**CHALLENGE:** In the listing below, locate the line that contains "jaws = lower_jaw() + jaw_hinge()" and the line that contains "before = set(bpy.data.objects)". Restate word for word those two lines and every line between them, and nothing else.

══ INFORMATION PROVIDED

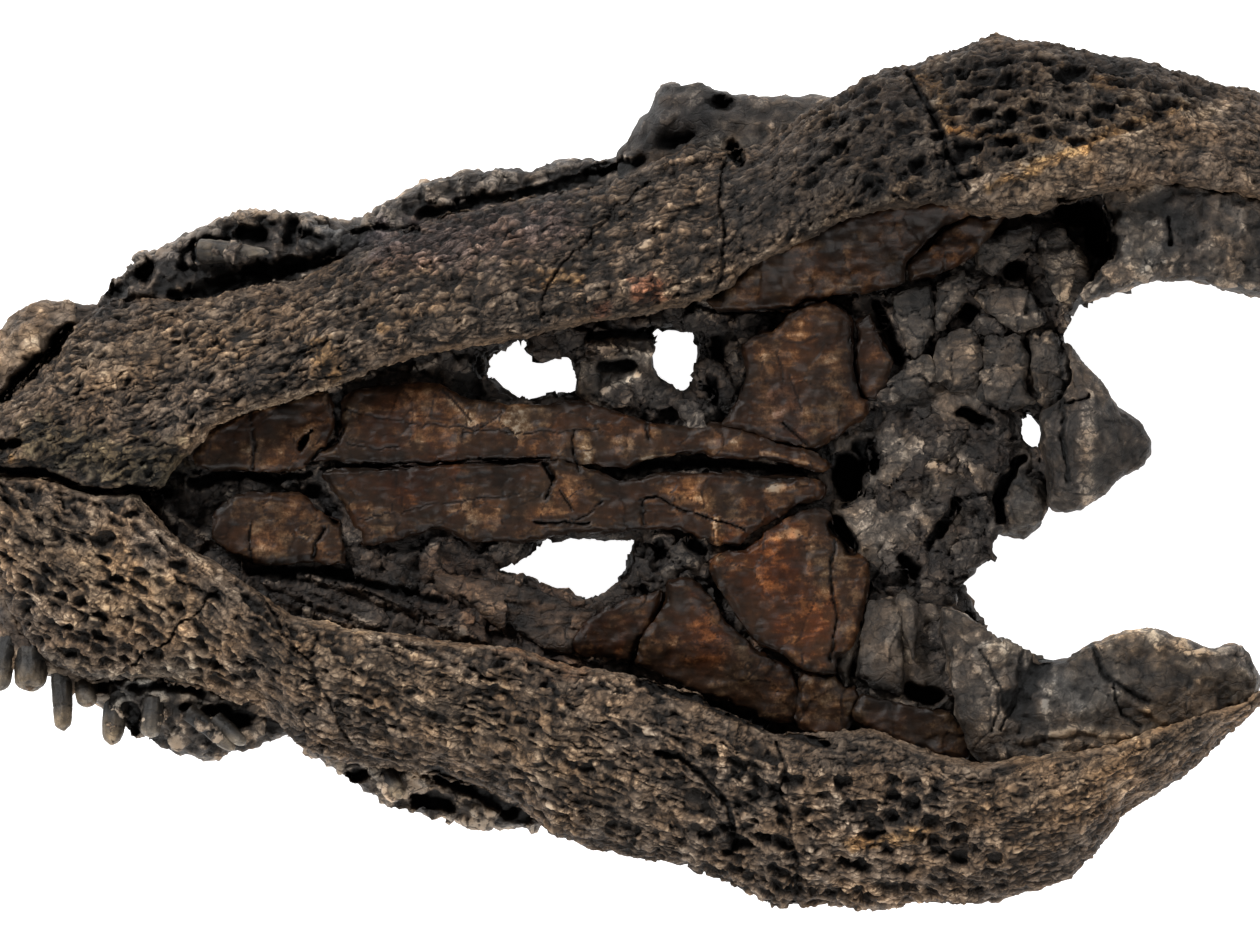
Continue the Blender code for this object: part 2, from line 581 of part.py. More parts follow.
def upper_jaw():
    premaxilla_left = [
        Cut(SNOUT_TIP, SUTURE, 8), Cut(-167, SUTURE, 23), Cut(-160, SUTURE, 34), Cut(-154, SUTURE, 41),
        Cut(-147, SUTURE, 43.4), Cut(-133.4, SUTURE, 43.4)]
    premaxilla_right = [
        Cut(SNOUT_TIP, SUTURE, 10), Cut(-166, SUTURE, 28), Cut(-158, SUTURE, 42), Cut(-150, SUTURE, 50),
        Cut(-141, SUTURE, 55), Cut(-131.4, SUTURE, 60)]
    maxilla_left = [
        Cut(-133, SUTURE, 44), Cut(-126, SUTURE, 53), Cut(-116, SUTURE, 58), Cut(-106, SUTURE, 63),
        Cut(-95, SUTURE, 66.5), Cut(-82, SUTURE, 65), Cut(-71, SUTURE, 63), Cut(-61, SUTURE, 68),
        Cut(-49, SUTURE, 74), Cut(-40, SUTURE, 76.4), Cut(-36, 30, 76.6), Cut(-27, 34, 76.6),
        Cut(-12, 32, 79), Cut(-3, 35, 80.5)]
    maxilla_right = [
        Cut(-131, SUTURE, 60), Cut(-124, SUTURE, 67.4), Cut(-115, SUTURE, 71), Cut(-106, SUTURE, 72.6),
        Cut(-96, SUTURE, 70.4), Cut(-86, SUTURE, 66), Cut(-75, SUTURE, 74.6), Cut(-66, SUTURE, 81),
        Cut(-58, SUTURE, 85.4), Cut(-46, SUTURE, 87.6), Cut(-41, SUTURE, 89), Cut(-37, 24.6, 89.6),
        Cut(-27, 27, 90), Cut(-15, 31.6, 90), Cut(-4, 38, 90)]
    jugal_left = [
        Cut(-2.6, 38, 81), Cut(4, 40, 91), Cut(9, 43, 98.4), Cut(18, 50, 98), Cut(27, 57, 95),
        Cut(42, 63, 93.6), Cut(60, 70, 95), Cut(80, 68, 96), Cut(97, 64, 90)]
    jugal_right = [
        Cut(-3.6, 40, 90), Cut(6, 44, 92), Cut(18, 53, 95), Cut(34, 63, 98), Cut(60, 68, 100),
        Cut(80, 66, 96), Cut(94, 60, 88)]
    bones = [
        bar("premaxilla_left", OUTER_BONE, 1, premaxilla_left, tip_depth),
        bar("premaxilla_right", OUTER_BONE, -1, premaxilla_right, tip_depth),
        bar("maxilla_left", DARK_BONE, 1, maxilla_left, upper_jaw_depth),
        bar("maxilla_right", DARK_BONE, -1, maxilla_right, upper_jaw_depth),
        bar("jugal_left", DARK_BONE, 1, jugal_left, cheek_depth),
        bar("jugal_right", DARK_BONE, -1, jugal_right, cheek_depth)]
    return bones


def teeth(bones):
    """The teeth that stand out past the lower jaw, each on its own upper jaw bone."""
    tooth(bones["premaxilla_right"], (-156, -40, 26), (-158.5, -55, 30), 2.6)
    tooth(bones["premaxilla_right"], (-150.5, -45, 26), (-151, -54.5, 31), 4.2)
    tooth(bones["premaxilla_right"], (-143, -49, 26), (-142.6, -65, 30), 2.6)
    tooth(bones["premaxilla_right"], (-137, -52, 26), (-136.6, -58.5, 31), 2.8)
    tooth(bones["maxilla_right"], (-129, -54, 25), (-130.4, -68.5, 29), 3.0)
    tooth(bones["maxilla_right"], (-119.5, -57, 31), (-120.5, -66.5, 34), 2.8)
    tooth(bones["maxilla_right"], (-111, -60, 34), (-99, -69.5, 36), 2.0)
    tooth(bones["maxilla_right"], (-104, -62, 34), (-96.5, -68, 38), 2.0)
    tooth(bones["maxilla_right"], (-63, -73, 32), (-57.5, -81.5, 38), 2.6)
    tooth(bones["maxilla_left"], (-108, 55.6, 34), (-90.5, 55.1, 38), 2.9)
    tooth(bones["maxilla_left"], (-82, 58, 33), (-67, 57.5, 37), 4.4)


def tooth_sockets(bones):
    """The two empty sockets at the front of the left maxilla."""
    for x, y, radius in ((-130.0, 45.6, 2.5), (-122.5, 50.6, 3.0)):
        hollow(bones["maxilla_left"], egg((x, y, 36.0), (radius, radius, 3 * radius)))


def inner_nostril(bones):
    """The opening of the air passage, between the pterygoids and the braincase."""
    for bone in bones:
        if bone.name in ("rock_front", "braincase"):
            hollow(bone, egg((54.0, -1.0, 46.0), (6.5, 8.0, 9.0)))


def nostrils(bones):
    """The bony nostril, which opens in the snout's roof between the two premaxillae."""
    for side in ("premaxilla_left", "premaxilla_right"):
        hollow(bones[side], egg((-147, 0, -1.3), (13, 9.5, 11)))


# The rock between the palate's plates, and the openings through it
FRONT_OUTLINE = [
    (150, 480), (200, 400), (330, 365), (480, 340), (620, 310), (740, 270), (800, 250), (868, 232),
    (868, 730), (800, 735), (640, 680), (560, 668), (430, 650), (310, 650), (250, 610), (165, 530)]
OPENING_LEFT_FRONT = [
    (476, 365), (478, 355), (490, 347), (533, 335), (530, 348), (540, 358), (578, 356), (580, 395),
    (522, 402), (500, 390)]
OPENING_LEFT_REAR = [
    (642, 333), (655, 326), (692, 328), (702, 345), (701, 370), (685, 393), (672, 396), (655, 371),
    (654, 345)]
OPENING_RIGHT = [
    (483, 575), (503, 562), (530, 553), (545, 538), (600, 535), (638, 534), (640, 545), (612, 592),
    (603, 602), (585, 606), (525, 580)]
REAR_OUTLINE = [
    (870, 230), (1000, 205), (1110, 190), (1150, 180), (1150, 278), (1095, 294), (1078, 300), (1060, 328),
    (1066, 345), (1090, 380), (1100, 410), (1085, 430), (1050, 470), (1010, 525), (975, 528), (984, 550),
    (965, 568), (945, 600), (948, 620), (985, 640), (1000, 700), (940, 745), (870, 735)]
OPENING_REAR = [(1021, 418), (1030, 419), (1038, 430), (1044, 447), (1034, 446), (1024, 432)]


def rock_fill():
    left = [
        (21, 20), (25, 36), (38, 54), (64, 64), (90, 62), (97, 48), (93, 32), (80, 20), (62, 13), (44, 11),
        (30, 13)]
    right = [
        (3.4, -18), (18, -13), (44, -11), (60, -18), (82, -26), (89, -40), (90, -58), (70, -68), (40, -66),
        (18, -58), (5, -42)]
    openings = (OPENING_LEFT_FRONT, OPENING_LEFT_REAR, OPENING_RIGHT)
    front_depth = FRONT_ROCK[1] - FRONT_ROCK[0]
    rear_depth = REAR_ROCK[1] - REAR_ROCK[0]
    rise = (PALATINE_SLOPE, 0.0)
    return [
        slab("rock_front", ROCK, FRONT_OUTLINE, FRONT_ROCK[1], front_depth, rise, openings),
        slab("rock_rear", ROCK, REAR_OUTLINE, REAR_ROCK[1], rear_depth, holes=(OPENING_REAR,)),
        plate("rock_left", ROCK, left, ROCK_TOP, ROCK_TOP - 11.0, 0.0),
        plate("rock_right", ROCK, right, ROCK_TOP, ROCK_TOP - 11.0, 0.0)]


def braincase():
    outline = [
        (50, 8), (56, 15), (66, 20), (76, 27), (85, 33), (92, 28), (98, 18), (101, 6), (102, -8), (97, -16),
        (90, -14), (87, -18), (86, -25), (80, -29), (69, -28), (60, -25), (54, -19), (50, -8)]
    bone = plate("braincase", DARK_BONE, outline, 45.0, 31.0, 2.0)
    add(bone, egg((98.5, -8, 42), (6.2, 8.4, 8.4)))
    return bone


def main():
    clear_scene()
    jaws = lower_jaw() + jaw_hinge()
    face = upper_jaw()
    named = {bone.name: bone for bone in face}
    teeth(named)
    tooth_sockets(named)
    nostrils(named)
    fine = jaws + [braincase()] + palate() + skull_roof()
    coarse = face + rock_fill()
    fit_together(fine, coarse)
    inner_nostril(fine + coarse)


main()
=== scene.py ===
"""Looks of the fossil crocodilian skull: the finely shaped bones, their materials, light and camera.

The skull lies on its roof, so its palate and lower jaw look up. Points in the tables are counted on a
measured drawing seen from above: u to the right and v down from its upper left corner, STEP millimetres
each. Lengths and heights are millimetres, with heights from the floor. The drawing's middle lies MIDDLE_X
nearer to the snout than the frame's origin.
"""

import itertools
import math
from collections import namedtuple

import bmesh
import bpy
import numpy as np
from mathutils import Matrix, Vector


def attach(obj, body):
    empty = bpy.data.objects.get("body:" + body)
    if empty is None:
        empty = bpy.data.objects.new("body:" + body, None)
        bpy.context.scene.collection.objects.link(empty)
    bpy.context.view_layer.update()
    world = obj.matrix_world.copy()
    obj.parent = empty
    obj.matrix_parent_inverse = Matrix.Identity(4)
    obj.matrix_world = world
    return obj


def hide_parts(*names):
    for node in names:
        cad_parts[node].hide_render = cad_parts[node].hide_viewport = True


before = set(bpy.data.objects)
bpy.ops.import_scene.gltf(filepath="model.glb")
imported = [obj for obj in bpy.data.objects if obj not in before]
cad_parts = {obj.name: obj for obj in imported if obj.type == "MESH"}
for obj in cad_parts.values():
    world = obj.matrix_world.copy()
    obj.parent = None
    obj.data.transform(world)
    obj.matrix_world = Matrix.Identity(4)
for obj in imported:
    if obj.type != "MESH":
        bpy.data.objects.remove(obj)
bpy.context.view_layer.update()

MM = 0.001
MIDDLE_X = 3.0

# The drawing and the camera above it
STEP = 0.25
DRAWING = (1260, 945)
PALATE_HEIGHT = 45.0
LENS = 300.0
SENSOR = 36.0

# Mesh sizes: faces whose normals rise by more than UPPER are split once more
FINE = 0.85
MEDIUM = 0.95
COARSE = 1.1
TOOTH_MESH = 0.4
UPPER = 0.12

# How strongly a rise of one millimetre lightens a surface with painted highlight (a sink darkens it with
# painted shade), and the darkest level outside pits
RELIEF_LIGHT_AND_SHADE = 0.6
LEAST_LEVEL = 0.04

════

**SOLUTION FOR THIS PROBLEM:**
    jaws = lower_jaw() + jaw_hinge()
    face = upper_jaw()
    named = {bone.name: bone for bone in face}
    teeth(named)
    tooth_sockets(named)
    nostrils(named)
    fine = jaws + [braincase()] + palate() + skull_roof()
    coarse = face + rock_fill()
    fit_together(fine, coarse)
    inner_nostril(fine + coarse)


main()
=== scene.py ===
"""Looks of the fossil crocodilian skull: the finely shaped bones, their materials, light and camera.

The skull lies on its roof, so its palate and lower jaw look up. Points in the tables are counted on a
measured drawing seen from above: u to the right and v down from its upper left corner, STEP millimetres
each. Lengths and heights are millimetres, with heights from the floor. The drawing's middle lies MIDDLE_X
nearer to the snout than the frame's origin.
"""

import itertools
import math
from collections import namedtuple

import bmesh
import bpy
import numpy as np
from mathutils import Matrix, Vector


def attach(obj, body):
    empty = bpy.data.objects.get("body:" + body)
    if empty is None:
        empty = bpy.data.objects.new("body:" + body, None)
        bpy.context.scene.collection.objects.link(empty)
    bpy.context.view_layer.update()
    world = obj.matrix_world.copy()
    obj.parent = empty
    obj.matrix_parent_inverse = Matrix.Identity(4)
    obj.matrix_world = world
    return obj


def hide_parts(*names):
    for node in names:
        cad_parts[node].hide_render = cad_parts[node].hide_viewport = True


before = set(bpy.data.objects)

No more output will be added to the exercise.